Tuesday, January 03, 2012

Blowing the Cobwebs Away

After visiting Ashbourne on Wednesday (see my last post) we spent Thursday at home with friends who had come over from Nottingham to visit.  We had a lovely day chatting, eating, catching up on news and exchanging presents.  On Friday we drove out to Bridgemere Garden World as I had some vouchers that needed to be used before the end of the month and a broken bird feeder tray to replace - I think the winter- plump squirrels must have been too heavy for it!   Saturday we had a stroll around the lake at Trentham and Sunday was spent mostly indoors as the weather was awful but not, I have to say, as bad as it is this morning when knocking at the front door woke us at 6a.m. - nothing to do with visitors but the Christmas spray on the door, which was fastened to the door knocker, being tossed around in the wind.  

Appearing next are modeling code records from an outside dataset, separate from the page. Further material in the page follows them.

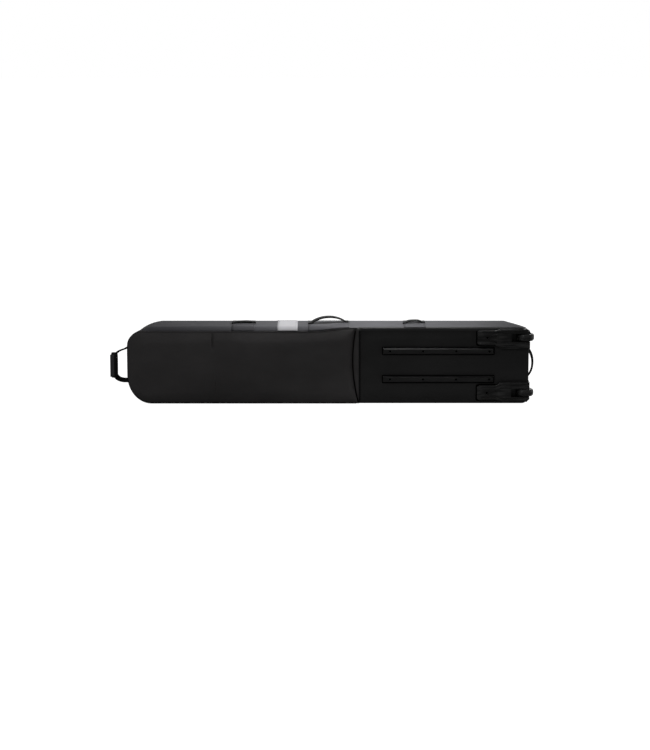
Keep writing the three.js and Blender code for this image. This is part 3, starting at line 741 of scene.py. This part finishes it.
def tray():
    """The coated half of the underside: it wraps the front edge and dips round the rails and housings."""
    mouldings = [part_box(f"{side}_{part}") for side in SETS for part in ("skid_rail", "wheel_housing")]
    corner, bend, power = WHEEL_END["corner"], BAND_Y - UNDER_Y - 0.5 * MM, TRAY_SHAPE["bend_power"]
    columns = [mix(SEAM_X + 1 * MM, END_X - corner, i / 92) for i in range(93)]
    columns += [END_X - corner + corner * math.sin(math.pi / 2 * i / 10) for i in range(1, 11)]
    turns = 7
    heights = [bend * (1 - math.cos(math.pi / 2 * i / turns)) for i in range(turns)]
    grids = []
    for x in columns:
        low, high = half_span(x, -1, END_X, 0.1, 0, corner, 0, WIDTH)
        levels = [low + h for h in heights]
        levels += [mix(low + bend, high - bend, i / 44) for i in range(45)]
        levels += [high - h for h in reversed(heights)]
        column = []
        for z in levels:
            ex, ez = END_X - x, min(z, WIDTH - z)
            inner = corner - math.hypot(corner - ex, corner - ez) if max(ex, ez) < corner else min(ex, ez)
            inner = max(0.0, inner)
            back = bend * (1 - (1 - (1 - inner / bend) ** power) ** (1 / power)) if inner < bend else 0.0
            away = min(math.hypot(max(a.x - x, x - b.x, 0), max(a.z - z, z - b.z, 0)) for a, b in mouldings)
            free = min(away, max(0.0, inner - bend), x - SEAM_X)
            puff = TRAY_SHAPE["puff"] * ease(free / (36 * MM))
            ripple = uneven(x * 9, z * 14, 8) * 1.3 * MM * ease(free / (20 * MM))
            dip = TRAY_SHAPE["dip"] * math.exp(-((away / (5 * MM)) ** 2)) if inner > bend else 0.0
            column.append(Vector((x, UNDER_Y + back - puff - ripple + dip, z)))
        grids.append(column)
    sheet = grid("underside_tray_cover", grids, TRAY, LINING)
    open_wells(sheet)
    thicken(sheet, SHEET, lined=True)
    return sheet


def open_wells(sheet):
    """Takes out the cloth behind the mouths of the wheel housings."""
    middles = [axle(side)[0] for side in SETS]
    shape = bmesh.new()
    shape.from_mesh(sheet.data)
    gone = []
    for face in shape.faces:
        place = face.calc_center_median()
        if place.x > WELL_START and min(abs(place.z - middle) for middle in middles) < WELL_OPENING:
            gone.append(face)
    bmesh.ops.delete(shape, geom=gone, context="FACES")
    shape.to_mesh(sheet.data)
    shape.free()


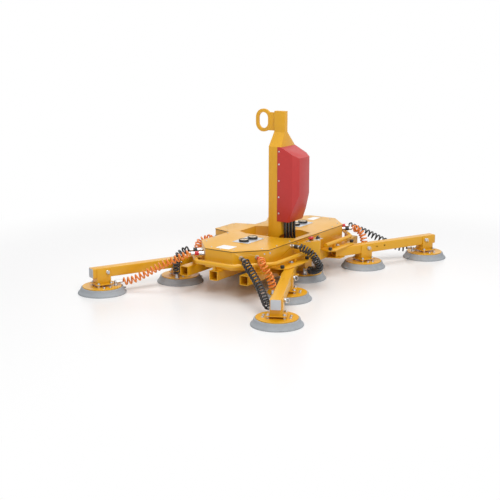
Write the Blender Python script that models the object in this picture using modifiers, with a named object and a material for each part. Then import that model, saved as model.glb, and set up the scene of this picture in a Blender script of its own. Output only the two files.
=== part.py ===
"""Battery vacuum lifter for large stone slabs.

A welded body on three square tubes carries four swivelling arms. Each arm holds two round vacuum
cups and two more hang under the middle. A lifting mast stands in a well in the middle and tilts
about a pin, so that the slab can be turned upright.

Metres, +Z up, +X along the three tubes, origin on the slab plane under the middle of the body.
"""

import math

import bmesh
import bpy
from mathutils import Matrix, Vector

# Fits between pieces
GAP = 0.0003
SWIVEL_GAP = 0.0006
WELD = 0.001

# Body tubes, which also take straight extension arms in their open ends
BODY_TUBE = 0.060
BODY_TUBE_WALL = 0.004
BODY_TUBE_LENGTH = 1.400
BODY_TUBE_SPACING = 0.220
TUBE_MID_Z = 0.130

# Tray: the welded housing that stands on the tubes
TRAY_FLOOR = 0.006
TRAY_WALL = 0.003
TRAY_TOP = 0.2757
LOBE_END_X = 0.640
LOBE_END_Y = 0.100
LOBE_SHOULDER_X = 0.470
LOBE_SIDE_Y = 0.250
BAY_ROOT_X = 0.155
BAY_END_X = 0.110
BAY_END_Y = 0.395
NOSE_LEFT = (-0.078, -0.384)
NOSE_RIGHT = (-0.050, -0.373)
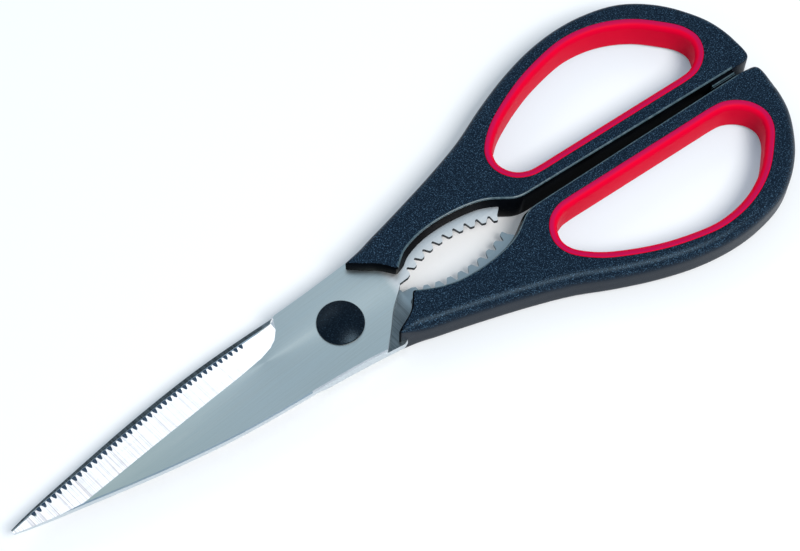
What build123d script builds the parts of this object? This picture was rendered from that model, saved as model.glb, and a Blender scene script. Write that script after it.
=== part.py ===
from build123d import *
import math
import os

os.makedirs("parts", exist_ok=True)

# Kitchen shears lying closed and flat. X runs along them with the tip at the low end, the upper
# handle is on the +Y side, Z is up from the table. Origin: middle of the length, on the table.

# Both halves
blade_reach = 88.0  # pivot to tip
handle_reach = 124.0  # pivot to the far end of the finger loops
blade_half_width = 11.0
handle_half_width = 35.7
handle_thickness = 9.5
blade_thickness = 2.0
blade_play = 0.06  # gap between the two inner blade faces
overrun = 1.0  # how far cuts run past the metal or plastic

pivot_x = (blade_reach - handle_reach) / 2
middle = handle_thickness / 2
front_floor = middle + blade_play / 2
front_top = front_floor + blade_thickness
rear_top = middle - blade_play / 2
rear_floor = rear_top - blade_thickness
flip = Axis((0, 0, middle), (1, 0, 0))  # the second half is the first turned over about this


def spots(pairs, along, across):
    """Outline points from shares: the first of a pair along X from the pivot, the second along Y."""
    return [(pivot_x + a * along, b * across) for a, b in pairs]


# Blade blank, the same stamping for both halves

# Spine side, tip to tang: shares of the reach and of the half width.
spine_shares = (
    (-1.0, -0.06), (-0.91, -0.235), (-0.82, -0.37), (-0.72, -0.52), (-0.60, -0.685),
    (-0.50, -0.80), (-0.39, -0.90), (-0.275, -0.96), (-0.15, -0.995), (0.0, -1.05),
)
# Edge side, heel to tip: place along, edge, inner line of the bevel, depth of the bevel at the edge.
bevel_shares = (
    (-0.139, 0.925, 0.90, 0.0),
    (-0.151, 0.918, 0.65, 0.45),
    (-0.170, 0.910, 0.465, 0.75),
    (-0.191, 0.903, 0.36, 0.92),
    (-0.225, 0.890, 0.27, 1.0),
    (-0.30, 0.855, 0.17, 1.0),
    (-0.40, 0.795, 0.075, 1.0),
    (-0.50, 0.705, -0.03, 1.0),
    (-0.60, 0.585, -0.13, 1.0),
    (-0.70, 0.462, -0.24, 1.0),
    (-0.80, 0.33, -0.345, 1.0),
    (-0.90, 0.195, -0.45, 1.0),
    (-1.0, 0.03, -0.55, 1.0),
)
ricasso_shares = ((-0.130, 0.955), (0.0, 1.03))
# Cheek that crosses from the spine to the first tooth, in shares of the reach of the handle.
cheek_shares = (
    (0.0397, -1.10), (0.0621, -0.83), (0.0759, -0.655), (0.0894, -0.47), (0.104, -0.30),
    (0.1206, -0.145), (0.1391, 0.045),
)
# Tang inside the handle, from its nose round to the end of the toothed strip.
nose_shares = (0.078, 1.115)
tang_shares = (
    (0.0958, 0.3143), (0.1916, 0.3359), (0.291, 0.3975), (0.3548, 0.4314), (0.3854, 0.3759),
    (0.3918, 0.2311), (0.3882, 0.0986), (0.3768, 0.0616),
)
tang_corner = 1.2
tang_relief = 0.9  # taken off the inner face of the tang and its teeth
tang_step_share = 0.137  # where that starts, in the reach of the handle
bevel_depth_share = 0.78  # of the blade's thickness, at the edge
bevel_lift = 0.02  # the bevel's cut starts this much above the face
strip_width = 0.42  # the narrow second bevel along the cutting edge
strip_heel_width = 0.8
edge_land = 0.12
spine_chamfer = 0.3

tooth_pitch = 2.92
tooth_depth = 2.0
tooth_crest_share = 0.35
tooth_round = 0.35
tooth_arc_share = 0.2411  # radius of the arc of teeth, to the reach of the handle
tooth_top_share = 0.2661  # place of its top, to the same
tooth_crest_y = 3.85
tooth_first_degrees = -25.5
tooth_last_degrees = 24.9

anchor_hole_radius = 1.6
anchor_shares = ((0.1455, 0.2465), (0.2555, 0.3143), (0.3371, 0.3328))
shank_radius = 3.0
shank_flat = 2.55  # half the width over the flats that lock the rivet to the front blade
shank_clearance = 0.04

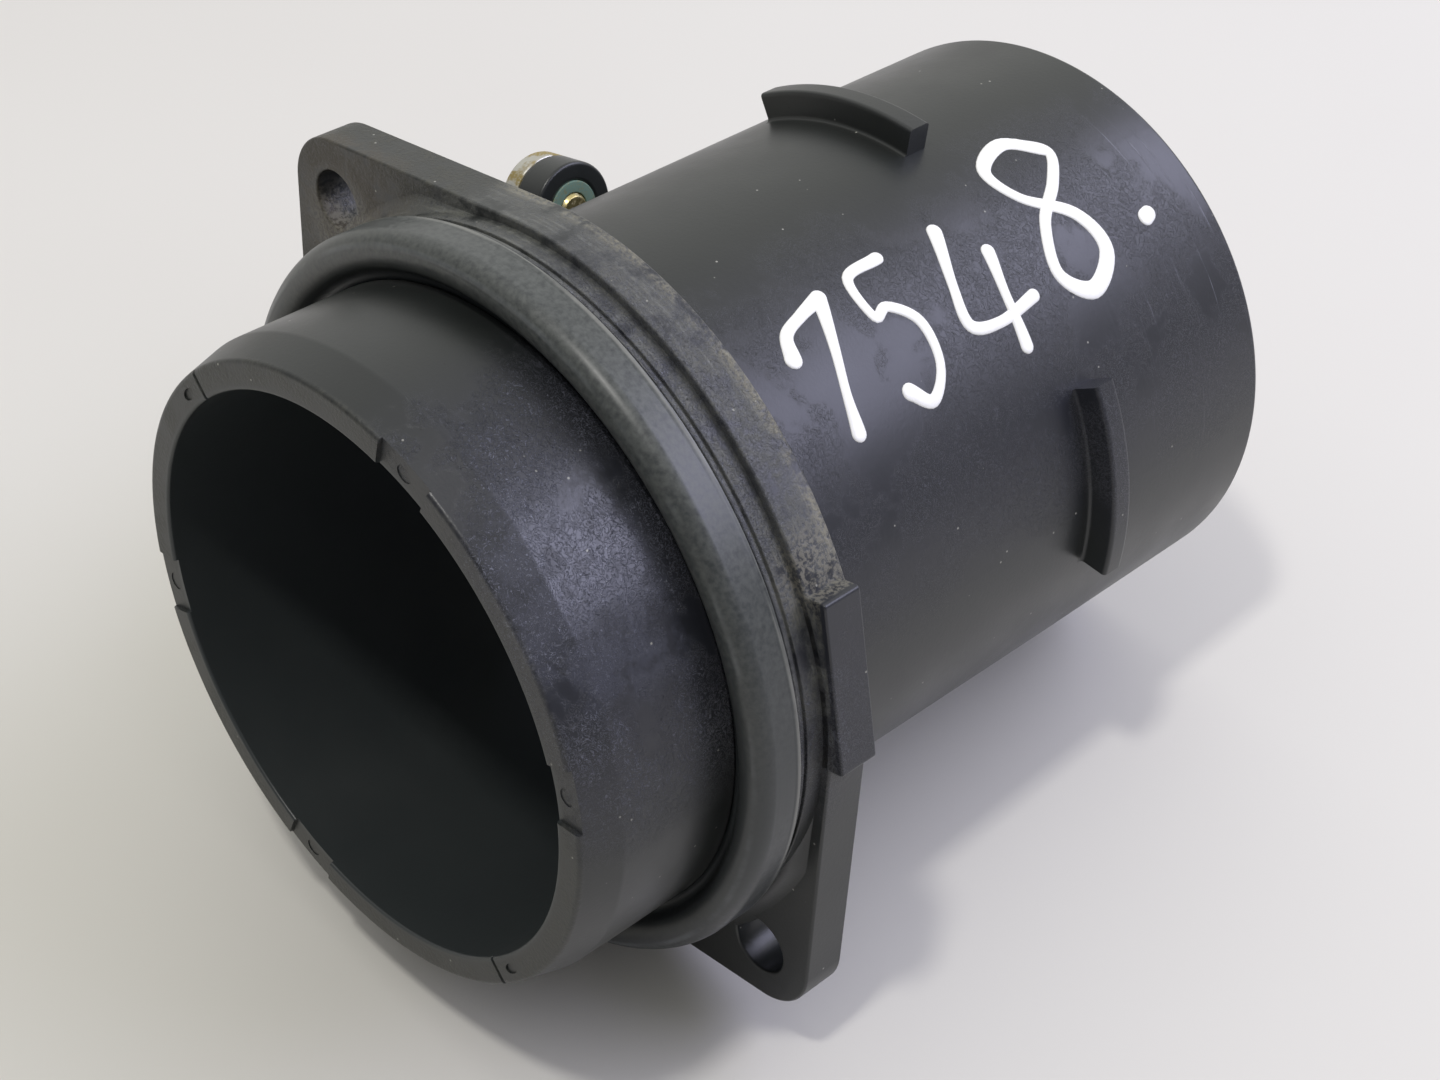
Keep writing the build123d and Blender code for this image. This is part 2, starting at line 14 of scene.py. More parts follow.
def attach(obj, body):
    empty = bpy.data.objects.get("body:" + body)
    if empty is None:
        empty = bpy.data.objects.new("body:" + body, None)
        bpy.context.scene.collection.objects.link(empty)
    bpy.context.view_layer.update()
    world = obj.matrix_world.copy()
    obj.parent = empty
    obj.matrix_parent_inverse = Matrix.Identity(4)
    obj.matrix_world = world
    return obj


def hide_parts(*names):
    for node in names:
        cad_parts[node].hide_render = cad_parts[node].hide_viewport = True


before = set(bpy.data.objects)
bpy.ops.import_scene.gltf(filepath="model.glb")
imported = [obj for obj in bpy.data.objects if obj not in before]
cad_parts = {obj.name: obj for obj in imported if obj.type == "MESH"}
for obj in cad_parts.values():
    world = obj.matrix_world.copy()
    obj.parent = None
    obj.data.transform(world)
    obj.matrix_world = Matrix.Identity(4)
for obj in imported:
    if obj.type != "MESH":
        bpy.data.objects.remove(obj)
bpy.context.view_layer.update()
MM = 0.001
scene = bpy.context.scene
print("packed nodes:", len(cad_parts))

# %% [markdown]
# ## Camera
# The camera looks down at about 44 degrees from the spigot's side. A long lens, 62 mm on a
# 36 mm sensor, keeps the rim and the far end in natural proportion.

# %% Camera
camera_data = bpy.data.cameras.new("studio_camera")
camera_data.sensor_width = 36.0
camera_data.lens = 61.668
camera_data.clip_start = 0.01
camera = bpy.data.objects.new("studio_camera", camera_data)
camera.location = (0.149779, -0.136073, 0.177206)
camera.rotation_euler = [math.radians(a) for a in (49.6854, -4.0940, 46.0259)]
scene.collection.objects.link(camera)
scene.camera = camera
print("camera at", tuple(round(c, 3) for c in camera.location))

# %% [markdown]
# ## Main sizes
# They repeat the CAD model's own values, so each finer mesh lands on the solid that it stands
# for. Angles go round the duct's axis, from +X towards +Z.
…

In complete contrast to today, the weather yesterday morning was cold and sunny.   We set out to take a walk at Tittesworth Reservoir just beyond Leek.

The snow on the hills looked just like an over-generous dusting of icing sugar on top of a cake.  This just made me smile as I made a lemon sponge on Wednesday evening, ready for Thursday's visitors and I dusted over a little too much icing sugar but I didn't, unlike Kirsty Allsop on Kirsty's Homemade Christmas, blow the excess off as she did from her chocolate log just before the judges had to taste it!!

In the distance the rocky outcrop of The Roaches glistened in the low, bright winter sun.

It was firm and crisp underfoot

and it was cold enough to wear the hat again!

I thought that the water levels at Tittesworth were much higher than those we'd seen at Carsington last week.

As we were heading towards the car park there was a great cacophony of sound as dozens of geese flew over with a honking, swirling, flourish some landing on the water and some on its grassy bank.   This one was watching us closely to see if we might have anything to offer in the way of sustenance.  Sorry goosey!

Hope everyone had a super New Year's weekend.